> Task description
Using the data that follows, return exactly the lines from the one that contains "Continue the three.js" through the one that contains "bottom: float", ends included.

=====

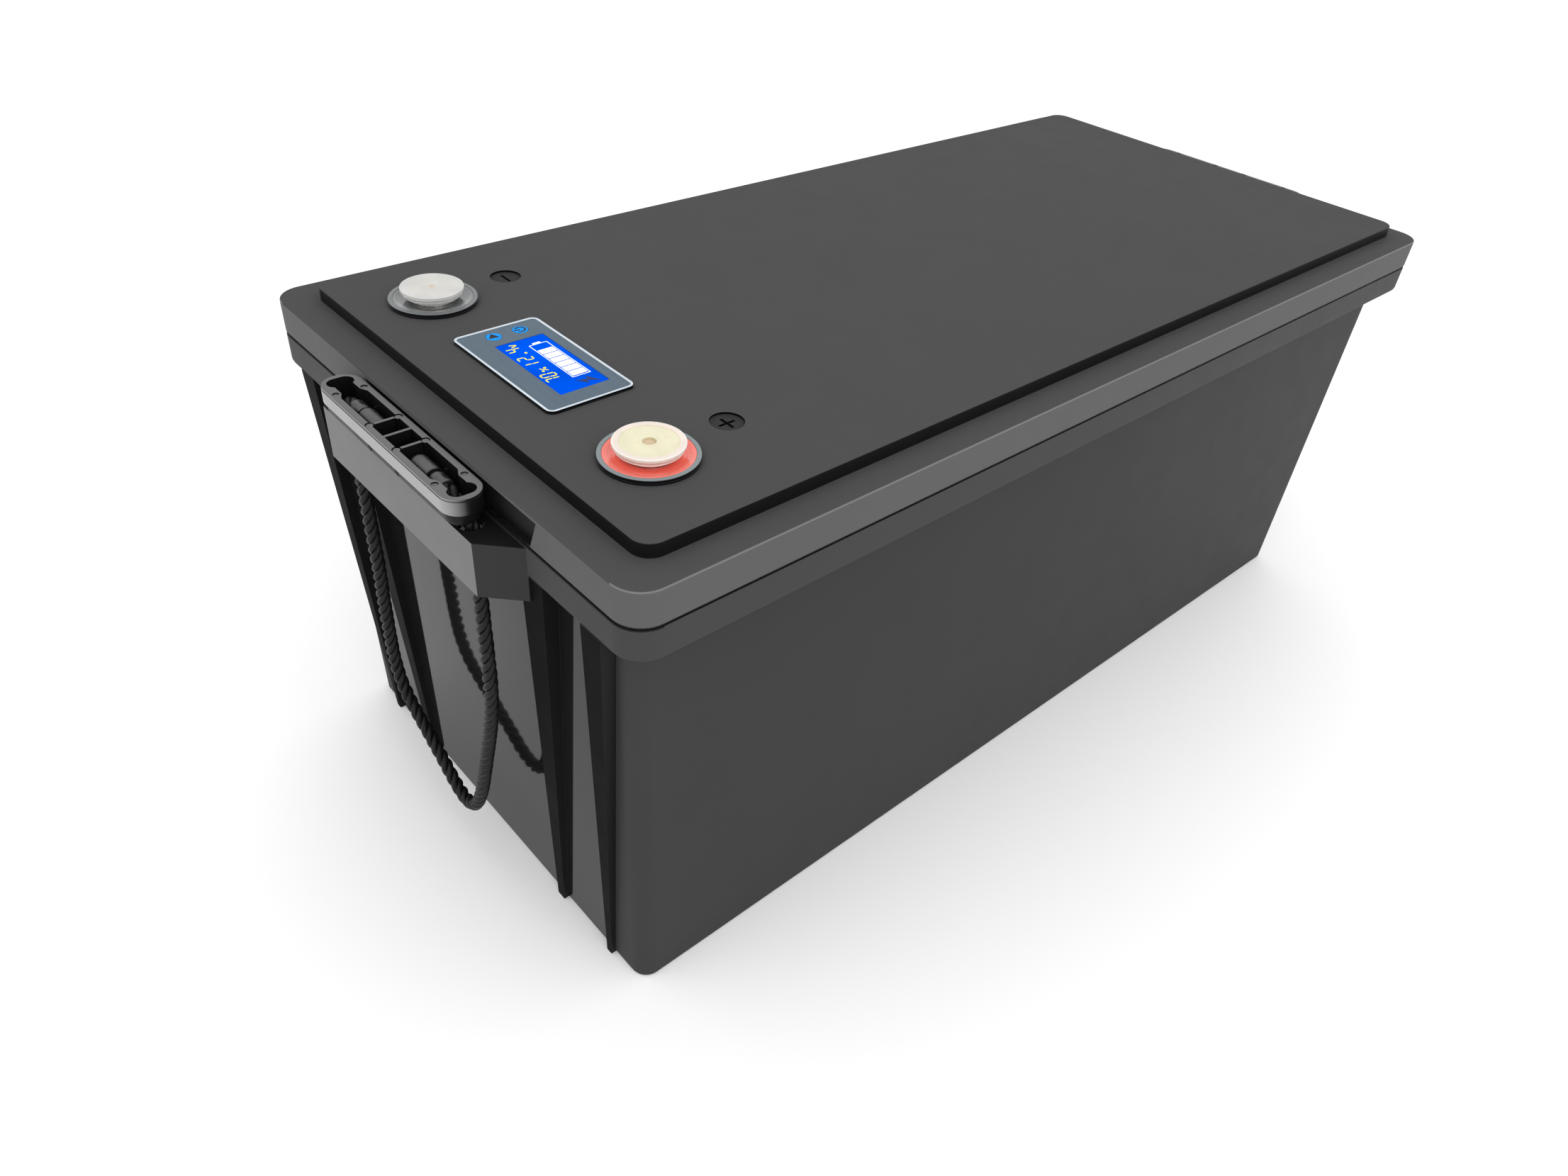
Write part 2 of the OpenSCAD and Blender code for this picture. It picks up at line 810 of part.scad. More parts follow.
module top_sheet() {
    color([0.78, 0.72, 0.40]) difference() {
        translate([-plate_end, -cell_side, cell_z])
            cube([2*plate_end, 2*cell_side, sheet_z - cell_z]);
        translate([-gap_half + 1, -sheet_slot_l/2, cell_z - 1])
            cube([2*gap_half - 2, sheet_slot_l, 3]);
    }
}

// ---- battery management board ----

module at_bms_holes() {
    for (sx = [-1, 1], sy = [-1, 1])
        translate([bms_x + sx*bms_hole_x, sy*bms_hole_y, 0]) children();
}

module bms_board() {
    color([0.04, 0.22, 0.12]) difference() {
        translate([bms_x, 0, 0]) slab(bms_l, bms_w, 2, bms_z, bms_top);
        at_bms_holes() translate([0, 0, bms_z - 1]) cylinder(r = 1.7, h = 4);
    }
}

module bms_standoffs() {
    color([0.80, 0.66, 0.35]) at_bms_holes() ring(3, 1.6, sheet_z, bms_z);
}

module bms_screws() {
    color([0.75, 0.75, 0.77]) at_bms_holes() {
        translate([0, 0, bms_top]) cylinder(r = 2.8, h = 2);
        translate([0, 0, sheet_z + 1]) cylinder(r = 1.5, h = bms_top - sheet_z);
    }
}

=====

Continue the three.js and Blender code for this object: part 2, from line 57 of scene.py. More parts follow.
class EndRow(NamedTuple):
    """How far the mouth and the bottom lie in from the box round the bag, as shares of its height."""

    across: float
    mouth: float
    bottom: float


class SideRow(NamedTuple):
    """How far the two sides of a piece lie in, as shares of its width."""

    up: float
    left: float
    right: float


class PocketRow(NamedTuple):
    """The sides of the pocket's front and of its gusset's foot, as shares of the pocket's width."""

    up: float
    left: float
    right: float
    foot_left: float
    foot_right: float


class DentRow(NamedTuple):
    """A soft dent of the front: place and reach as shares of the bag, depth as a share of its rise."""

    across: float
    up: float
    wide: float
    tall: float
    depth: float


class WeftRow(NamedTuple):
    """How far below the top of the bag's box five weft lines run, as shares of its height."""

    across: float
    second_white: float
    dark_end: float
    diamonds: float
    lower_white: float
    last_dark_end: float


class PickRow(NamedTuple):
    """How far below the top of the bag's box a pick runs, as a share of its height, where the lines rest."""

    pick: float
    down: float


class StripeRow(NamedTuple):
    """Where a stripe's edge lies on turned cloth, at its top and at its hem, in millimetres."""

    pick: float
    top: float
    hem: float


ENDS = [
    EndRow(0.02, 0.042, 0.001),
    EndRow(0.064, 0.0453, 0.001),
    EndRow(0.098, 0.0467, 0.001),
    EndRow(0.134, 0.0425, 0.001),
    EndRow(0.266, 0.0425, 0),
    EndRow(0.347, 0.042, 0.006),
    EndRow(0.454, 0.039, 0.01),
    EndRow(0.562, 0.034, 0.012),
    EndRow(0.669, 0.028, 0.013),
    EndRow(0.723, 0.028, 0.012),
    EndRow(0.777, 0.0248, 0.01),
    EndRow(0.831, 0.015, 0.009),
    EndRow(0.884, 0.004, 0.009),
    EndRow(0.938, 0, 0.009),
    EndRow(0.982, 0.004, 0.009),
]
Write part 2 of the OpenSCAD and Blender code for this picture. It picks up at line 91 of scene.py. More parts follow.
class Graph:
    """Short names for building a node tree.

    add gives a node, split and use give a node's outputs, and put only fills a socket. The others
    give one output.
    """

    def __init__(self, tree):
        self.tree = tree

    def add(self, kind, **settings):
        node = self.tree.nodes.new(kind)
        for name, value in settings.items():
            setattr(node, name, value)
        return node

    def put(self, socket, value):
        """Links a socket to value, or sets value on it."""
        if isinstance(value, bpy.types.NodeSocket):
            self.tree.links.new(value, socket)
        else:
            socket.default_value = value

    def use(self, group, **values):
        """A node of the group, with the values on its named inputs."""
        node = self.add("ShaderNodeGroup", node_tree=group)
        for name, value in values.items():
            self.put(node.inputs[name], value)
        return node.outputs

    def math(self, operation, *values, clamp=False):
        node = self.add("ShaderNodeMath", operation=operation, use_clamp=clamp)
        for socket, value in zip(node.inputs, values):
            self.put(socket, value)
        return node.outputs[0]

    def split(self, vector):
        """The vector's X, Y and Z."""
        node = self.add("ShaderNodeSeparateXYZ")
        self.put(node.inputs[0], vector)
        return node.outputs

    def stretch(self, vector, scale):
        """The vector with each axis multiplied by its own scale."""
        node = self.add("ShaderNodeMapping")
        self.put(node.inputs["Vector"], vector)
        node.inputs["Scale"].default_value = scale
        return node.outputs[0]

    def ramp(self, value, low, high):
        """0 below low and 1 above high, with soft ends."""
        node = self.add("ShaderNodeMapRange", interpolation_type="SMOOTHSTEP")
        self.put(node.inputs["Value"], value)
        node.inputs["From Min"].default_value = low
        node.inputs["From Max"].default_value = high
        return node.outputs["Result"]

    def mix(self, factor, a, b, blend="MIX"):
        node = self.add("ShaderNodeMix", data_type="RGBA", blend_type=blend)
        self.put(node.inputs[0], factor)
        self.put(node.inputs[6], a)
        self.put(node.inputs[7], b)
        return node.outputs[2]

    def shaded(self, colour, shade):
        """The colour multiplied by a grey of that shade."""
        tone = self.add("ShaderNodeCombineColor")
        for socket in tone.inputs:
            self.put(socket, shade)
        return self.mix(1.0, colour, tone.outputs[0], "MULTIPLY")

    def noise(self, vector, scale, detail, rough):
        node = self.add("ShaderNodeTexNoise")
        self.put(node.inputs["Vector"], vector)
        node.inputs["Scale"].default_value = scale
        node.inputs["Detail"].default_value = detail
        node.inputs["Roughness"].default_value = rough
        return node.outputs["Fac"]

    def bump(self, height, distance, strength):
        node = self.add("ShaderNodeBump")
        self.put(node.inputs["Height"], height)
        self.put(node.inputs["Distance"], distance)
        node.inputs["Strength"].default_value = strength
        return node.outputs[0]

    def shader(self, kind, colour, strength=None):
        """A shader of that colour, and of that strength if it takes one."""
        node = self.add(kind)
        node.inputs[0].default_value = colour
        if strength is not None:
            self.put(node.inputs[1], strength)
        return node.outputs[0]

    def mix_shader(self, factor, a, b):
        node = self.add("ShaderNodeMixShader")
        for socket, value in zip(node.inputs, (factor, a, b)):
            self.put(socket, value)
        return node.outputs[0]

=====

> Reply to the task
Continue the three.js and Blender code for this object: part 2, from line 57 of scene.py. More parts follow.
class EndRow(NamedTuple):
    """How far the mouth and the bottom lie in from the box round the bag, as shares of its height."""

    across: float
    mouth: float
    bottom: float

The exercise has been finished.